* Task description: Copy out every line exactly as given.

* Recorded data:
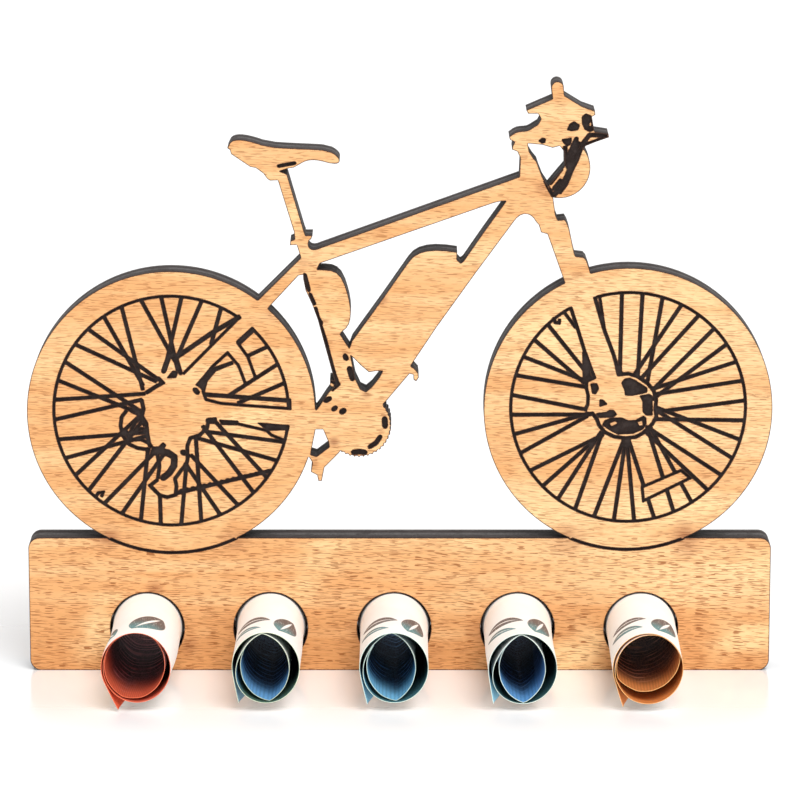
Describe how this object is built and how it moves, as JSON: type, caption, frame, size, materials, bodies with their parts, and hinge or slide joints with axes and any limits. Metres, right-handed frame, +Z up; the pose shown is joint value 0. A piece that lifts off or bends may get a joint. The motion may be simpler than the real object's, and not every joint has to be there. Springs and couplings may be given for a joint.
{
  "type": "plywood bicycle money gift board",
  "caption": "Plywood silhouette of an electric bicycle on a base strip with a row of round holes, each holding a rolled paper note.",
  "frame": {"origin": "middle of the base strip's bottom edge, halfway through the plywood", "axes": "+X along the board toward the front wheel, engraved face toward -Y, +Z up"},
  "size_m": [0.2, 0.077, 0.1611],
  "materials": {
    "beech_veneer": "sanded beech, unlacquered, laser-charred edges",
    "cross_ply": "charred cross-grain ply edge",
    "core_ply": "charred ply edge",
    "red_note_paper": "matte printed paper",
    "blue_note_paper": "matte printed paper",
    "orange_note_paper": "matte printed paper"
  },
  "bodies": {
    "board": {"front_veneer": "beech_veneer", "front_cross_ply": "cross_ply", "core_ply": "core_ply", "rear_cross_ply": "cross_ply", "back_veneer": "beech_veneer"},
    "note_1": {"rolled_note_1": "red_note_paper"},
    "note_2": {"rolled_note_2": "blue_note_paper"},
    "note_3": {"rolled_note_3": "blue_note_paper"},
    "note_4": {"rolled_note_4": "blue_note_paper"},
    "note_5": {"rolled_note_5": "orange_note_paper"}
  },
  "joints": [
    {"name": "note_1_slide", "type": "slide", "parent": "board", "child": "note_1", "axis": [0, -1, 0], "range_m": [-0.024, 0.028]},
    {"name": "note_2_slide", "type": "slide", "parent": "board", "child": "note_2", "axis": [0, -1, 0], "range_m": [-0.024, 0.033]},
    {"name": "note_3_slide", "type": "slide", "parent": "board", "child": "note_3", "axis": [0, -1, 0], "range_m": [-0.024, 0.033]},
    {"name": "note_4_slide", "type": "slide", "parent": "board", "child": "note_4", "axis": [0, -1, 0], "range_m": [-0.024, 0.033]},
    {"name": "note_5_slide", "type": "slide", "parent": "board", "child": "note_5", "axis": [0, -1, 0], "range_m": [-0.024, 0.038]}
  ]
}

* Exercise answer:
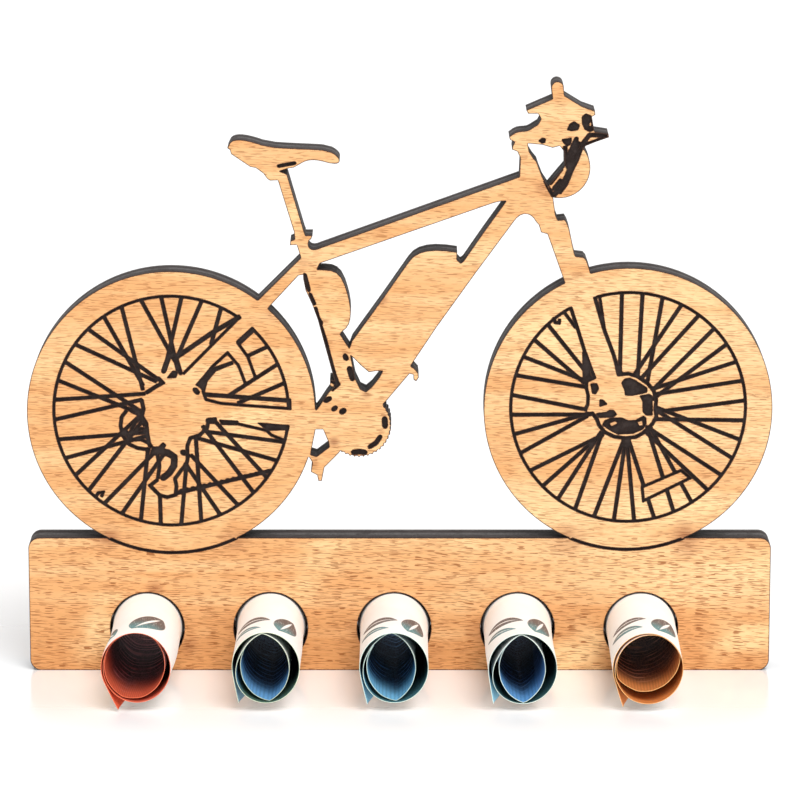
Describe how this object is built and how it moves, as JSON: type, caption, frame, size, materials, bodies with their parts, and hinge or slide joints with axes and any limits. Metres, right-handed frame, +Z up; the pose shown is joint value 0. A piece that lifts off or bends may get a joint. The motion may be simpler than the real object's, and not every joint has to be there. Springs and couplings may be given for a joint.
{
  "type": "plywood bicycle money gift board",
  "caption": "Plywood silhouette of an electric bicycle on a base strip with a row of round holes, each holding a rolled paper note.",
  "frame": {"origin": "middle of the base strip's bottom edge, halfway through the plywood", "axes": "+X along the board toward the front wheel, engraved face toward -Y, +Z up"},
  "size_m": [0.2, 0.077, 0.1611],
  "materials": {
    "beech_veneer": "sanded beech, unlacquered, laser-charred edges",
    "cross_ply": "charred cross-grain ply edge",
    "core_ply": "charred ply edge",
    "red_note_paper": "matte printed paper",
    "blue_note_paper": "matte printed paper",
    "orange_note_paper": "matte printed paper"
  },
  "bodies": {
    "board": {"front_veneer": "beech_veneer", "front_cross_ply": "cross_ply", "core_ply": "core_ply", "rear_cross_ply": "cross_ply", "back_veneer": "beech_veneer"},
    "note_1": {"rolled_note_1": "red_note_paper"},
    "note_2": {"rolled_note_2": "blue_note_paper"},
    "note_3": {"rolled_note_3": "blue_note_paper"},
    "note_4": {"rolled_note_4": "blue_note_paper"},
    "note_5": {"rolled_note_5": "orange_note_paper"}
  },
  "joints": [
    {"name": "note_1_slide", "type": "slide", "parent": "board", "child": "note_1", "axis": [0, -1, 0], "range_m": [-0.024, 0.028]},
    {"name": "note_2_slide", "type": "slide", "parent": "board", "child": "note_2", "axis": [0, -1, 0], "range_m": [-0.024, 0.033]},
    {"name": "note_3_slide", "type": "slide", "parent": "board", "child": "note_3", "axis": [0, -1, 0], "range_m": [-0.024, 0.033]},
    {"name": "note_4_slide", "type": "slide", "parent": "board", "child": "note_4", "axis": [0, -1, 0], "range_m": [-0.024, 0.033]},
    {"name": "note_5_slide", "type": "slide", "parent": "board", "child": "note_5", "axis": [0, -1, 0], "range_m": [-0.024, 0.038]}
  ]
}